West Thurston Regional Fire Authority Chief Robert Scott said in his 36-year career, he’s never before seen the water cover the highway like that. 

For days, he and dozens of other first responders had been working around-the-clock out of the station, which had been transformed into an emergency operations center (EOC).

The station deployed responders to over 10 different rescues by early Saturday afternoon.

The Chehalis River at Grand Mound didn’t crest until around 8 a.m. Saturday. 

When it did crest at 145.21 feet, it climbed well into the National Weather Service’s major flooding category, about 2 feet under the all-time record set at the location in the flood of 2007. 

By 4 p.m., the same point was measured at less than a foot under the same height as the crest.

In other words, there was an enormous amount of water flooding the area and it wasn’t going away quickly. 

The river was forecast to remain in the major flood category until early Sunday morning.

Late Friday night, one resident was driving on a closed Prather Road in Rochester when the deep water swept his vehicle out 500 yards. He climbed to the top of his vehicle as it continued to move down toward the river and used his cell phone to call for help.

West Thurston Fire was able to coordinate with the water rescue crew from the Lacey Fire Department to save the man from the 38-degree water and transport him to Providence Centralia Hospital, where he was treated for hypothermia.

Other rescues required boats, trucks or even helicopters. The majority of those were for people who “knowingly or willfully went around a ‘road closed’ sign,” Scott said.

He shares that message not to cast shame, but to prevent having to perform those kinds of missions in the future, which would greatly relieve some of the strain on his highly-fatigued crew.

“We're already taking resources away from somewhere else. If somebody has another incident that’s more life-threatening … that's a problem,’” Scott said. “Don’t drive through moving water. And obey the signs. There’s a lot of debris (that only becomes visible) as roads become clear. Whatever is in the water there is on the road’s surface. … It only takes a few inches of water to move a car.”

Another rescue West Thurston Fire was involved with was for a car crash victim in Grays Harbor County who sustained a head injury. Other crews who responded included Grays Harbor County Fire District 1, Lacey Fire District 3 and the Chehalis Tribal Police. The victim had to be transported through floodwaters over to Thurston County, where he was evaluated before being transported to St. Peter Providence Hospital.
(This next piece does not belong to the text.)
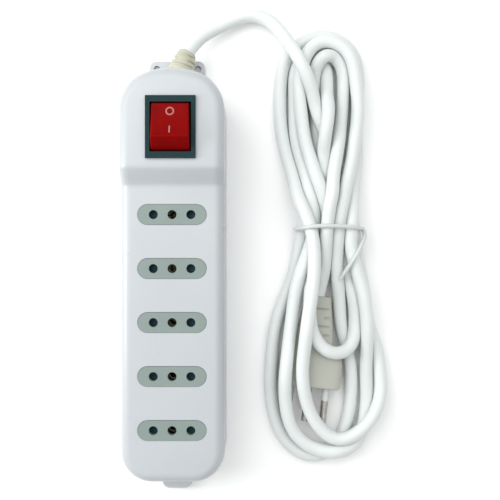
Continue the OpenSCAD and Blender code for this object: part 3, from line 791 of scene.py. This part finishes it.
def add_mark(name, outer, inner=None):
    """Printed mark that follows the rocker's dish and stands a hair proud of it."""
    def lifted(outline, lift):
        return [(x, y, dish_height(y) + lift) for x, y in outline]

    sunk, proud = -0.2, 0.06
    rows = [lifted(outer, sunk), lifted(outer, proud)]
    count = len(outer)
    if inner:
        rows += [lifted(inner, proud), lifted(inner, sunk)]
    faces = ring_faces(len(rows), count, closed_ends=not inner)
    if inner:
        last = 3 * count
        faces += [(last + k, last + (k + 1) % count, (k + 1) % count, k) for k in range(count)]
    new_piece(name, mesh_of(name, sum(rows, []), faces), "nylon", "rocker", rocker_place(), "mark")


def add_rocker():
    """Rocker with a dished face and soft edges, drawn level and then tilted about its axle."""
    # y and z down each end, from under the dish
    skirt = [(12.1, 4.5), (ROCKER_HALF_L, ROCKER_BOTTOM)]
    dish_end = 8.8
    side_of = [(-y, z) for y, z in skirt[::-1]]
    side_of += [(y, dish_height(y)) for y in np.linspace(-dish_end, dish_end, 23)] + skirt
    # half widths at the bottom and at the top
    low, high = 9.75, 9.25
    points = []
    for sign in (-1, 1):
        for y, z in side_of:
            width = low + (high - low) * (z - ROCKER_BOTTOM) / (ROCKER_TOP - ROCKER_BOTTOM)
            points.append((sign * width, y, z))
    count = len(side_of)
    faces = [tuple(range(count)), tuple(range(2 * count - 1, count - 1, -1))]
    faces += [(k, k + 1, count + k + 1, count + k) for k in range(count - 1)]
    faces.append((count - 1, 0, count, 2 * count - 1))
    mesh = mesh_of("rocker_cap", points, faces, 20)
    rocker = new_piece("rocker_cap", mesh, "rocker", "rocker", rocker_place())
    bevel(rocker, 0.55, 4, 18)
    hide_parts("switch_rocker")
    mark_y = 4.8
    outer_r, stroke = 2.15, 0.7
    add_mark("mark_off", circle(mark_y, outer_r), circle(mark_y, outer_r - stroke))
    add_mark("mark_on", upright(-mark_y, 1.55, 0.36))


# ---- Strain relief ----

def add_strain_relief():
    """Tapered sleeve with grooves cut from alternate sides, a neck in the wall and a flange."""
    slices, sides = 90, 64
    length, inside = 14.0, -6.4
    root_r, tip_r, round_r = 7.6, 4.45, 0.8
    neck_r, flange_r, flange_end = 5.0, 7.2, -4.0
    groove_depth = 0.75
    bore_r = CORD_R + 0.05
    bend_r = 45

    def ring(t, radii):
        """Ring of points about the axis, which bends with the lead outside the wall."""
        lean = max(t, 0) / bend_r
        middle = bend_r * (1 - math.cos(lean)), bend_r * math.sin(lean) + min(t, 0)
        points = []
        for k, r in enumerate(radii):
            turn = math.tau * k / sides
            points.append((middle[0] + r * math.cos(turn) * math.cos(lean), r * math.sin(turn),
                           middle[1] - r * math.cos(turn) * math.sin(lean)))
        return points

    def radius(t, turn):
        taper = root_r - (root_r - tip_r) * (t / length) ** 1.3
        past = t - length + round_r
        if past > 0:
            taper -= round_r - math.sqrt(max(round_r ** 2 - past ** 2, 0))
        depth = 0.0
        for k in range(4):
            near = max(0.0, 1 - abs(t - 2.5 - 2.9 * k) / 0.75)
            across = math.cos(2 * (turn + math.pi / 2 * (k % 2)))
            opening = 0.5 + 0.5 * math.tanh(5 * (across + 0.55))
            depth = max(depth, groove_depth * min(1.0, 2.2 * near) * opening)
        return max(taper - depth, CORD_R + 0.1)

    profile = [(inside, bore_r), (inside, flange_r), (flange_end, flange_r), (flange_end, neck_r),
               (0, neck_r)]
    rows = [ring(t, [r] * sides) for t, r in profile]
    for n in range(slices + 1):
        t = 0.3 + (length - 0.3) * n / slices
        rows.append(ring(t, [radius(t, math.tau * k / sides) for k in range(sides)]))
    rows.append(ring(length, [bore_r] * sides))
    last = (len(rows) - 1) * sides
    faces = ring_faces(len(rows), sides, closed_ends=False)
    faces += [(last + k, last + (k + 1) % sides, (k + 1) % sides, k) for k in range(sides)]
    mesh = mesh_of("lead_relief", sum(rows, []), faces, 40)
    relief = new_piece("lead_relief", mesh, "strain_relief", place=out_of_exit())
    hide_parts("strain_relief")
    return relief


# ---- Plug ----

def evenly_stations(stations, count):
    """The same stations with others between them, so that no ring is far from the next."""
    table = np.array(stations, float)
    run = -table[:, 0]
    at = np.unique(np.r_[np.linspace(0, run[-1], count), run])
    return [(-a, np.interp(a, run, table[:, 1]), np.interp(a, run, table[:, 2])) for a in at]


def rounded(half_w, half_t, turn, y):
    """Point of a flat oval section with soft corners."""
    c, s = math.cos(turn), math.sin(turn)
    power = 2 / 4.2
    return (half_w * math.copysign(abs(c) ** power, c), y, half_t * math.copysign(abs(s) ** power, s))


def groove_tools():
    """Boxes that cut the grip grooves of both faces: right across and at the edges only, by turns."""
    tools = []
    for face in (1, -1):
        for k in range(4):
            y = -6 - GROOVE_PITCH * k
            floor = (3.7 + 0.23 * k) * face
            spans = [(4, 14), (-14, -4)] if k % 2 else [(-14, 14)]
            for low, high in spans:
                plan = ((low, y - GROOVE_W), (high, y - GROOVE_W), (high, y), (low, y))
                box = [(px, py, z) for z in sorted((floor, 9 * face)) for px, py in plan]
                tools.append(linked("groove", mesh_of("groove", box, ring_faces(2, 4))))
    return tools


def add_plug():
    """Moulded plug: a thin grooved neck that swells into a wide flat head."""
    # along the plug from the lead, half width, half thickness
    wide, thick = PLUG_W / 2, PLUG_T / 2
    stations = [(0, 6.0, 3.6), (-0.4, 6.6, 4.1), (-1.2, 6.9, 4.5), (-6, 7.6, 4.7), (-12, 8.6, 5.0),
                (-20, 9.9, 5.4), (-25, 10.6, 5.8), (-28, 11.6, 6.1), (-30.5, 13.5, 6.4),
                (-32.5, 15.5, 6.6), (-34, 16.4, 6.7), (-36, wide, thick), (-42, wide, thick),
                (-PLUG_L + 0.8, wide, thick), (-PLUG_L + 0.25, wide - 0.25, thick - 0.25),
                (-PLUG_L, wide - 0.8, thick - 0.8)]
    sides = 72
    rows = [[rounded(w, t, math.tau * k / sides, y) for k in range(sides)]
            for y, w, t in evenly_stations(stations, 56)]
    mesh = mesh_of("plug_moulding", sum(rows, []), ring_faces(len(rows), sides), 50)
    plug = linked("plug_moulding", mesh)
    mesh.materials.append(MATERIALS["plug"])
    cut(plug, groove_tools())
    plug.matrix_world = (Matrix.Translation((PLUG_AT[0] * MM, PLUG_AT[1] * MM, PLUG_T / 2 * MM))
                         @ Matrix.Rotation(PLUG_TURN, 4, "Z"))
    bevel(plug, 0.15, 2, 50)
    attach(plug, "casing")
    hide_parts("plug_body")
    return plug


# ---- Parts shown as the CAD has them ----

def soften_cad_parts():
    """Small rounded edges on the parts that have plain ones in the CAD."""
    edges = {"base_shell": 0.45, "switch_housing": 0.45, "plug_pins": 0.5, "cable_clamp": 0.3}
    edges.update({f"outlet_insert_{k}": 0.22 for k in range(1, 6)})
    edges.update({f"outlet_shutter_{k}": 0.1 for k in range(1, 6)})
    for name, width in edges.items():
        bevel(frame["nodes"][name], width, 3, 40)


def paint_cad_parts():
    """Each part takes the material that its record names."""
    slots = {part["node"]: part["material_slot"] for part in frame["record"]["subparts"]}
    for name, node in frame["nodes"].items():
        for place in node.material_slots:
            place.material = MATERIALS[slots[name]]


# ---- The whole scene ----

add_camera()
line = lead_line()
lead = add_lead(line)
tie, tail = add_tie(line)
relief = add_strain_relief()
plug = add_plug()
add_studio()
add_floor()
add_casing()
add_rocker()
soften_cad_parts()
paint_cad_parts()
Trained responders were able to take the victim over the county line through the swift waters via truck, but others on sight were ready with boats in case that didn’t work. They were able to successfully get the patient into an ambulance. 

When it comes to flood response, Scott said, his team is made of seasoned veterans.

"A lot of people that are here on this operation have done flooding before. They've done large fires," he said. "Really, this is no different than managing a fire incident. You take the emergency, whatever you put in there. Train crash, flooding, earthquake: we approach it the same way. A risk-benefit assessment. ‘Is this safe to go through? Yes or no?’ And if it’s not safe we make a safe alternative. We already have helicopters on stand-by.”

After-Flood Response

United Way of Thurston County is launching an emergency assistance fund for those impacted by the flood. 

“This is a rapidly developing event. As the floodwaters recede, we will have teams assessing the impacted areas and will have more details in the coming days regarding immediate needs,” said Sandy Eccker, manager at Thurston County Emergency Management.

United Way is accepting donations to the fund online at www.unitedway-thurston.org/eaf. All donations made will be used to provide rapid financial assistance to those impacted by the crisis. Any remaining funds will be held to address future local emergencies.

The nonprofit planned on sharing a more detailed list of where the fund will be spent early next week.

Individual and corporate gifts can also be made in-person or by mail at United Way of Thurston County, located at 3525 Seventh Ave. SW, Suite 201, Olympia.